Le Galibier est un mythe, mais son enfer est régulier, roulant, droit dans la pente. C'est aussi un classique du week-end, où les papys secs vous doublent, avançant en métronome sur leur machine huilée. Le cyclotouriste d'occasion n'a droit qu'à leur commisération, parfois un rapide «allez», le plus souvent rien. Il n'y a pas plus de solidarité des cycles que d'épopée des cimes, chacun pour soi, pas la peine de se raconter des histoires. Halte au parapet vert, altitude 2 000 m, après le grand virage et le chalet du Plan-Lachat. Toute la vallée en dessous, six kilomètres au-dessus. L'air est vif, plus rare. Ma méthode, la pire sûrement: une halte tous les kilomètres, à côté des bornes à bonnet jaune que je vois venir comme des saintes réparatrices. Une pause mini-Mars, une autre pour prendre des notes et, à chaque fois, un peu d'eau. Entre les bornes, sept à huit minutes de souffrance. J'avoue, j'ai mis pied à terre dans le Galibier, j'ai marché le vélo à la main. C'était aux Mottets, la pente la plus raide, peut-être un hommage à Charly, l'idole de ma jeunesse, héros loser du Vercors. Je remonte sur la machine pour le dernier kilomètre entre deux congères. L'arrivée, au-dessus du tunnel, est magnifique: 2 645 mètres, sommet du Tour, et coup d'oeil prolongé.
Courbatures
Au début de la descente, le monument «à la gloire d'Henri Desgranges, 1865-1940, créateur du Tour de France cycliste». Une rotonde moche, mais le signal pour les coureurs du 14 juillet d'une des plus belles primes du Tour. Desgranges a écrit dans l'Auto, au soir de l'étape Chamonix-Grenoble, le 10 juillet 1911, remportée par Emile Georget (366 kilomètres en 13 h 35): «Oh ! Tourmalet ! Je ne faillirai pas à mon devoir en proclamant qu'à côté du Galibier, vous êtes de la vulgaire bibine: devant ce géant, il n'y a plus qu'à tirer son bonnet et à saluer bien bas...» Mon bonnet, je l'ai vite remis, enfoncé sur la tête : vingt-cinq kilomètres de descente roulante plaquant le T-shirt trempé de sueur sur la peau qui grelotte. J'ai choisi de faire halte à La Grave, face à la Meije et à son glacier, tête de pont des alpinistes, où s'imposent deux jolis hôtels, l'Edelweiss et la Meijette. Balade possible en fin d'après-midi, bien calé dans le téléphérique de la Meije.

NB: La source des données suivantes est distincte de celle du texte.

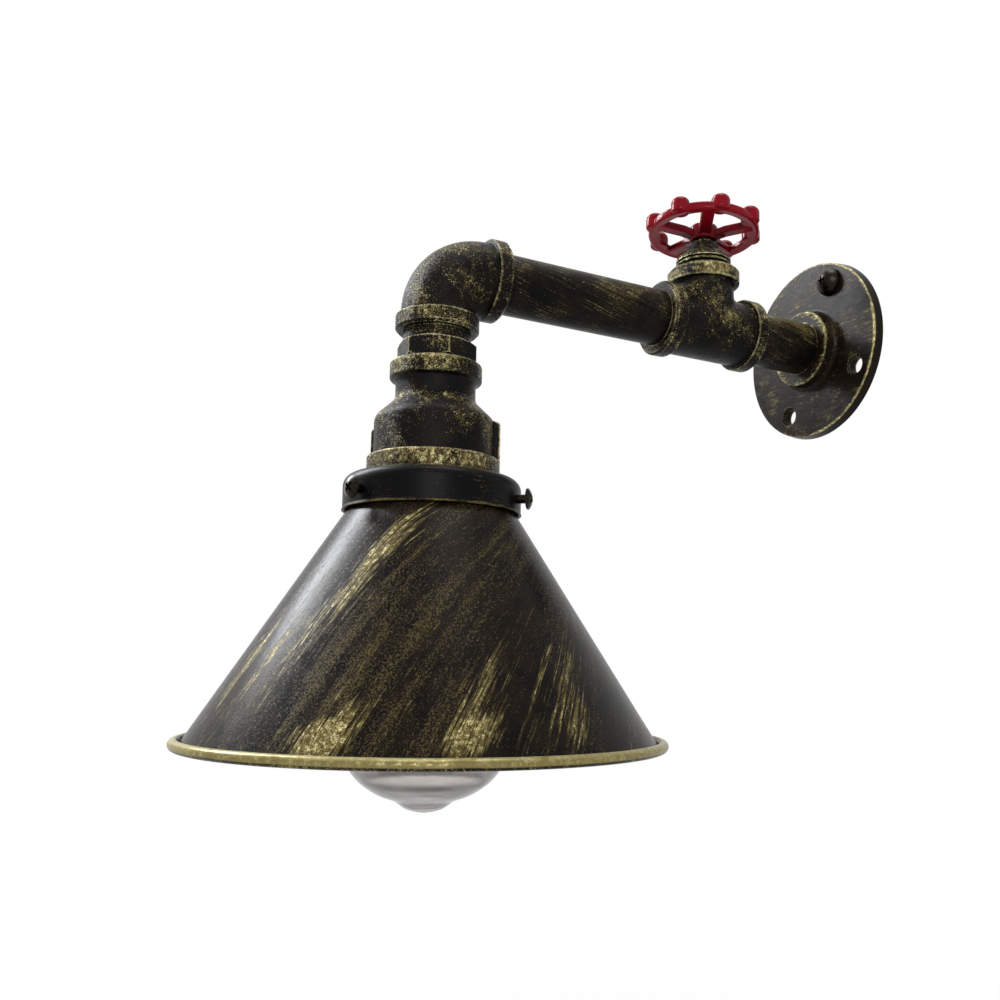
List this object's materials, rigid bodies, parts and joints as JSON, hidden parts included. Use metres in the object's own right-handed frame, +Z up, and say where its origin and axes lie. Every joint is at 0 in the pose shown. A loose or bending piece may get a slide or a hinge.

Enfin, être porté vers les sommets, et sans EPO.
Au matin du troisième jour, le réveil est le plus dur. Ça a couiné toute la nuit dans un corps qui commence à demander grâce. Courbatures, maux de ventre et l'interminable vallée de l'Oisans, pleine de tunnels, de barrages, de raidillons. A Bourg-d'Oisans, tout mon côté gauche brinquebale et flanche, du coude au genou en passant par la hanche. A droite, ça commence dur et ça restera dur, sur quatorze kilomètres, une rampe de vingt et un virages. Chaque cycliste le sait: virages 18-16, virage 6, virages 3-2, c'est le pire du pire, quand la pente monte à 15 %. Le 14 juillet, il y aura 200 000 aficionados le long de la route de l'Alpe-d'Huez. Là, il n'y a personne, et je souffre avec mes six kilos de trop et mon côté gauche qui hurle en silence. Ces virages qui n'en finissent pas portent chacun le nom d'un vainqueur à l'Alpe. Coppi, le premier, en 1952, l'une de ses plus belles envolées, puis les Néerlandais de mon adolescence, Zoetemelk, Kuiper, Winnen, au point qu'on parla de cette montagne comme le point culminant des Pays-Bas, enfin les Italiens de la dope. Entre-temps, il y eut le Blaireau, largué par Herrera et Fignon en 1984, main dans la main avec Lemond en 1986. Tous ces noms, croisés à chaque virage, me font une belle jambe, de plus en plus lourde, autant que ceux peints sur la route de l'année dernière : Heulot, Vasseur, Halgand, ou ce coeur avec au centre «la France».
Dernier virage, dans la station, où Joop Zoetemelk s'était viandé un après-midi de mon enfance cocardière, quand j'espérais le retour d'un Français. Moi, personne ne me rattrapera plus, et je suis vraiment largué. Je passe la ligne. C'est plié.